5. When a user first crosses quota, the platform can dispatch a disconnect workflow for the active session.

This keeps the authentication path short while still supporting quota-aware replies, top-ups, and Packet of Disconnect workflows for devices that support dynamic authorization.

## Multi-Tenant Isolation

The platform uses several layers of isolation:

* NAS traffic is tied to a certificate identity.
* Authorization rejects unknown NAS devices.
* Users must belong to the same customer as the NAS.
* Realms can limit which group attributes apply for a matching username suffix.
* NAS devices can be locked to a realm when that behavior is configured.

If a request cannot be tied to a known NAS or the user belongs to a different customer, it is rejected.

## Metrics And Observability

RADIUS operations feed the monitoring views with:

* Access-Accept, Access-Reject, and Access-Challenge counters.
* Reject reasons when available.
* Accounting packets by status type.
* Input and output bytes, including 64-bit Gigawords accounting.
* Input and output packets.
* Session time.
* Session start and stop timestamps.
* Last observed framed IP address.
* Admin request events for Disconnect and CoA.

Accounting and post-authentication events are streamed independently from live authentication.
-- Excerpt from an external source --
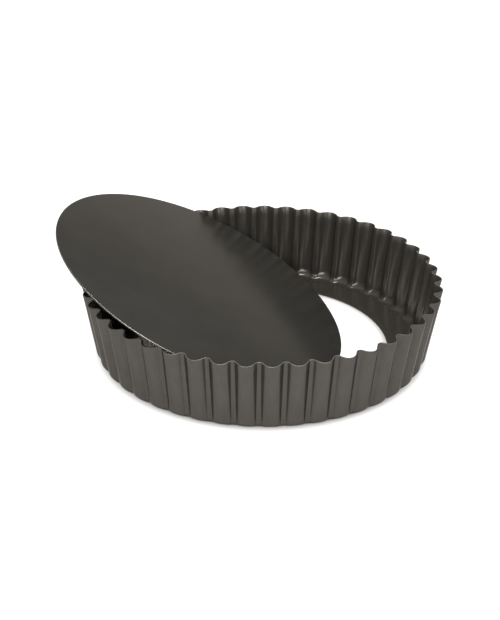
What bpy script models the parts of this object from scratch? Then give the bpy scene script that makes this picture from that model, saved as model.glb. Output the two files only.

Authentication outcomes and logs are published by the RADIUS service and background metrics pipeline. Together they power Live View, user dashboards, device dashboards, quota checks, top-ups, disconnect workflows, accounting triggers, search, and troubleshooting.

## Operational Implications

* Use RadSec certificates from the NAS detail page rather than sharing credentials between devices.
* Keep accounting enabled when you rely on usage, sessions, quotas, top-ups, or disconnect workflows.
* Use groups for policy because group profiles are cache-friendly and reusable.
* Use realms when username suffixes should constrain policy.
* Use CoA and PoD only on devices that support dynamic authorization and allow the configured source address.
* Review [Limits and Availability](./limits-and-availability) before large migrations, high-rate authentication deployments, or multi-region planning.